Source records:
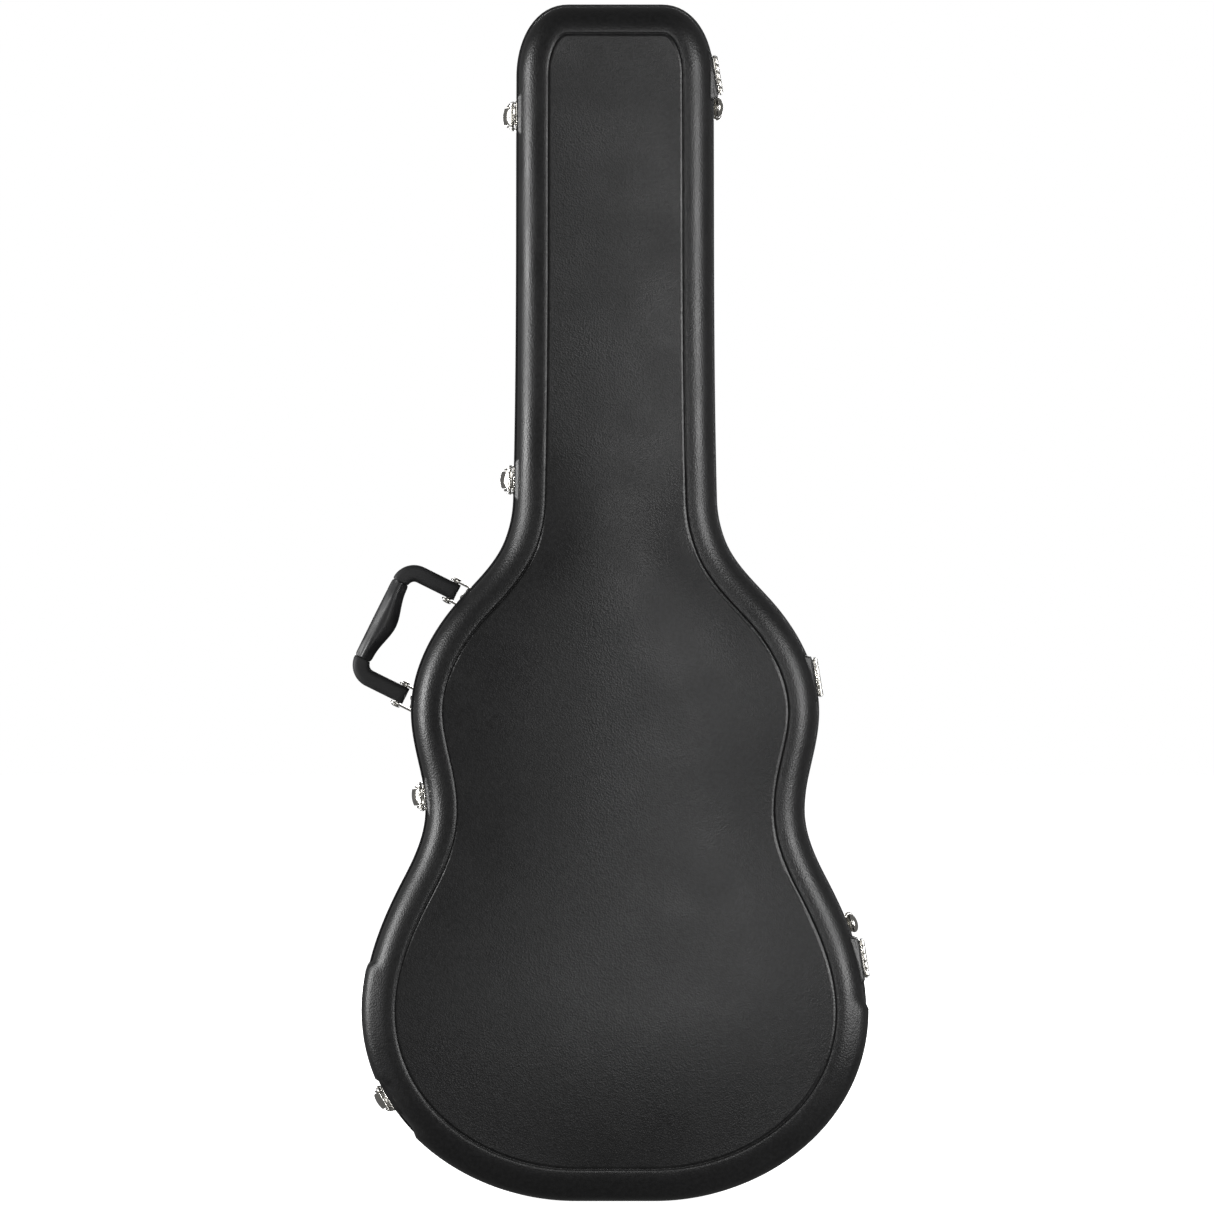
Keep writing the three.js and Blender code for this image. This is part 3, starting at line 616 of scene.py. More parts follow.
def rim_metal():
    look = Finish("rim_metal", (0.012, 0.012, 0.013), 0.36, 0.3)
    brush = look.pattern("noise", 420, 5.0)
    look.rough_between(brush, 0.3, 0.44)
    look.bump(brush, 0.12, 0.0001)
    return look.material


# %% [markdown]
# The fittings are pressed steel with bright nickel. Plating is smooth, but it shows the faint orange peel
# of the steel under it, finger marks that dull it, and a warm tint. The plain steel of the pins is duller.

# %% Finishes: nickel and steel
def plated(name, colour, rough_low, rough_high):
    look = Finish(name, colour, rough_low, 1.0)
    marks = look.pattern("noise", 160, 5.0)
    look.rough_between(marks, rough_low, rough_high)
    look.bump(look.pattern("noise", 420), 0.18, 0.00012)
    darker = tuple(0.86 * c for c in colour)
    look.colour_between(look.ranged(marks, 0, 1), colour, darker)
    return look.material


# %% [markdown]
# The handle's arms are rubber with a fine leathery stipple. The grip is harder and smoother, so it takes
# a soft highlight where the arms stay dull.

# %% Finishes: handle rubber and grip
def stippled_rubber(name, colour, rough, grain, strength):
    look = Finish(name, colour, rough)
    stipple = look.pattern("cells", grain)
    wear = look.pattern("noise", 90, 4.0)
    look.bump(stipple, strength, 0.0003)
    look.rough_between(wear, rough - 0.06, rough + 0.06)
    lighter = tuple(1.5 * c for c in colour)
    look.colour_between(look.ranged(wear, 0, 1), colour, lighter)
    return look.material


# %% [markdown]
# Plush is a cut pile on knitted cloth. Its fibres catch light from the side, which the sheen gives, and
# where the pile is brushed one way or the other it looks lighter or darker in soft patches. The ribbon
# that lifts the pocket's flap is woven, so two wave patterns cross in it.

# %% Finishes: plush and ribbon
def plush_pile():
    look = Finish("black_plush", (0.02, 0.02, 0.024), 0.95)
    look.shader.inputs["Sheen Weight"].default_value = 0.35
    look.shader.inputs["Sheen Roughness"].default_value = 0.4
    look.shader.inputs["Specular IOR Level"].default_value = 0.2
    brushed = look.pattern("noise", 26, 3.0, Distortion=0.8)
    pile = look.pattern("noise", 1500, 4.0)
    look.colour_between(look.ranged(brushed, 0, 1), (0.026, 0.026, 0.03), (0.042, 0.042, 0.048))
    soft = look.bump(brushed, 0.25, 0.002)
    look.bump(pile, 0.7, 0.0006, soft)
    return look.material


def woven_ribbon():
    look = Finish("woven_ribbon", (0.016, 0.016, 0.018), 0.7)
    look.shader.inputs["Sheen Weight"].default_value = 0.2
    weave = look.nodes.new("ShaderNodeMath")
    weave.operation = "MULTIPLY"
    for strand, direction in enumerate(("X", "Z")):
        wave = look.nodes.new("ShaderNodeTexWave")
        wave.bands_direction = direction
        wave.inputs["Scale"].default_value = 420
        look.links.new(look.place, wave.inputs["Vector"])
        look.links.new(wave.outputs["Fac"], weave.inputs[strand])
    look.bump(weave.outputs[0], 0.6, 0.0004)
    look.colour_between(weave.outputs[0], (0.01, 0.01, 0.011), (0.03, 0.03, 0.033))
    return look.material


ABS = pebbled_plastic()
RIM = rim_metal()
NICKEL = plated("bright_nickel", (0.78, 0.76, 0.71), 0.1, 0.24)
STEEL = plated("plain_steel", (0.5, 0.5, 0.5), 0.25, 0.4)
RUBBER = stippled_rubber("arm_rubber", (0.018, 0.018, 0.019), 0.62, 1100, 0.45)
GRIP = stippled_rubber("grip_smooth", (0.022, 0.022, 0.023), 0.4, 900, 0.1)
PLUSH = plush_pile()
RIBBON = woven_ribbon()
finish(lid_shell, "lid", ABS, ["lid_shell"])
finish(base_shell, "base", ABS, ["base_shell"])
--
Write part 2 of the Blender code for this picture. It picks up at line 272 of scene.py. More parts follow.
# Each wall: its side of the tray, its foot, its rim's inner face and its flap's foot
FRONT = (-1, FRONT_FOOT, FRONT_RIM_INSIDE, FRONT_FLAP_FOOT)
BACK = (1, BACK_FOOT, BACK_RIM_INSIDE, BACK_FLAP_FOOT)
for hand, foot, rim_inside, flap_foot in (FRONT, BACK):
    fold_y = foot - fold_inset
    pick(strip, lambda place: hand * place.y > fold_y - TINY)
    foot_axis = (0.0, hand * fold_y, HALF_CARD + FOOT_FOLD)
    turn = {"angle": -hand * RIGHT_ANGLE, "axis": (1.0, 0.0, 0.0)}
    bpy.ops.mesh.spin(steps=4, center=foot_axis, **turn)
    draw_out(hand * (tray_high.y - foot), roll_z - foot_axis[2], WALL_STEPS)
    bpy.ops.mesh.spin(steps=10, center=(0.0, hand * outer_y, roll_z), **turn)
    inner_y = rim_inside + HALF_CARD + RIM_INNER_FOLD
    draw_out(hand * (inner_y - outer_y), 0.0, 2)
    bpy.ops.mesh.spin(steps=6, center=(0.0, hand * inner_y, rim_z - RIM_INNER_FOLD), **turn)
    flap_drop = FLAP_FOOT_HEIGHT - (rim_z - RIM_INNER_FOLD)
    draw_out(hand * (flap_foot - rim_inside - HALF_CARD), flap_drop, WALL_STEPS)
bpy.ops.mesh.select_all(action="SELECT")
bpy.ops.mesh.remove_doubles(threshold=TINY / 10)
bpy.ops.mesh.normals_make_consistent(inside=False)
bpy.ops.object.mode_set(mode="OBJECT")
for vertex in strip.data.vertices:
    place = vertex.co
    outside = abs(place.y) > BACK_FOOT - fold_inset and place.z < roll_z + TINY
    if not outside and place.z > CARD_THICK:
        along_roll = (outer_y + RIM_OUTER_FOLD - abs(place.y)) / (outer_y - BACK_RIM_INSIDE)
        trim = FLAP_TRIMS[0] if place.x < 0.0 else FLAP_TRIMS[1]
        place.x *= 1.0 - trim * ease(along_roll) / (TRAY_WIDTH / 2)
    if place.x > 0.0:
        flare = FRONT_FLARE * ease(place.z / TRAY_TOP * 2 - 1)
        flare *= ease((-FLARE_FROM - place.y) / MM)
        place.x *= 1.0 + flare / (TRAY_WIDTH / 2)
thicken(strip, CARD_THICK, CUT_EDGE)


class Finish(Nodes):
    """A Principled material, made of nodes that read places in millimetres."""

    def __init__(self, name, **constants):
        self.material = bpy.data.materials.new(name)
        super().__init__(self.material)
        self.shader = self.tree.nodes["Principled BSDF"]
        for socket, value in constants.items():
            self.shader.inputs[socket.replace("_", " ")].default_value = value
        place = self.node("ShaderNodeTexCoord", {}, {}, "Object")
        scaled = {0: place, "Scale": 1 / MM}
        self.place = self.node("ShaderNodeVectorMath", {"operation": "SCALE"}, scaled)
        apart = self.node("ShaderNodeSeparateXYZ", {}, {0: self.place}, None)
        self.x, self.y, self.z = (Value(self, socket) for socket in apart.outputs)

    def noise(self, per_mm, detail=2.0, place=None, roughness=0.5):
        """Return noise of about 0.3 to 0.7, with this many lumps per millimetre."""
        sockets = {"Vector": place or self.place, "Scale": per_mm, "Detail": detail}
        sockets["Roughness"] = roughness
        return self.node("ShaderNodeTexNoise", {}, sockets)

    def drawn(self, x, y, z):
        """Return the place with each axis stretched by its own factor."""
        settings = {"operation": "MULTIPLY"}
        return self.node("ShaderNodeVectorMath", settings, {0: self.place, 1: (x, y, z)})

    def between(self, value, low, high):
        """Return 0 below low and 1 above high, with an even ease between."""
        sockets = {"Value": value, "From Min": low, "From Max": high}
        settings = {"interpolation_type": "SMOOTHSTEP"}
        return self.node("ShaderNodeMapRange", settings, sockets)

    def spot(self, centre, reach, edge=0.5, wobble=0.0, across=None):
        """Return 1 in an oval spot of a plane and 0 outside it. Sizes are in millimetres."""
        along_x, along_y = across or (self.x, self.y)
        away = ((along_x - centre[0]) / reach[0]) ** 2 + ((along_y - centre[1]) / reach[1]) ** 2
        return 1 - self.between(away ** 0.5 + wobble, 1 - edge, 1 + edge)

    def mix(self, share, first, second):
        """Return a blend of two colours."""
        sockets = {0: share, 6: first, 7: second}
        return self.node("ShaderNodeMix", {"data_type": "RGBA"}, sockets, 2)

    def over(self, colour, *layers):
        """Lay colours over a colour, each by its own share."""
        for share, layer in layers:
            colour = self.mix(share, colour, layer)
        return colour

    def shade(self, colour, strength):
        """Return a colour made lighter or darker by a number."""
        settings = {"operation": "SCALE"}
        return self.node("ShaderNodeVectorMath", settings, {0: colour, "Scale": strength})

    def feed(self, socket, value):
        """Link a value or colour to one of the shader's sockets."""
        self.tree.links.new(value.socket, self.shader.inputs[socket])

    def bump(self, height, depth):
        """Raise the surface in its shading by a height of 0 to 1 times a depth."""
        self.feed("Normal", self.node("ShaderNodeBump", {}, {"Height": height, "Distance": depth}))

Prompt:
Scan the lines for the string "code". Pick out every line that has it.

Answer to the task:
Keep writing the three.js and Blender code for this image. This is part 3, starting at line 616 of scene.py. More parts follow.
Write part 2 of the Blender code for this picture. It picks up at line 272 of scene.py. More parts follow.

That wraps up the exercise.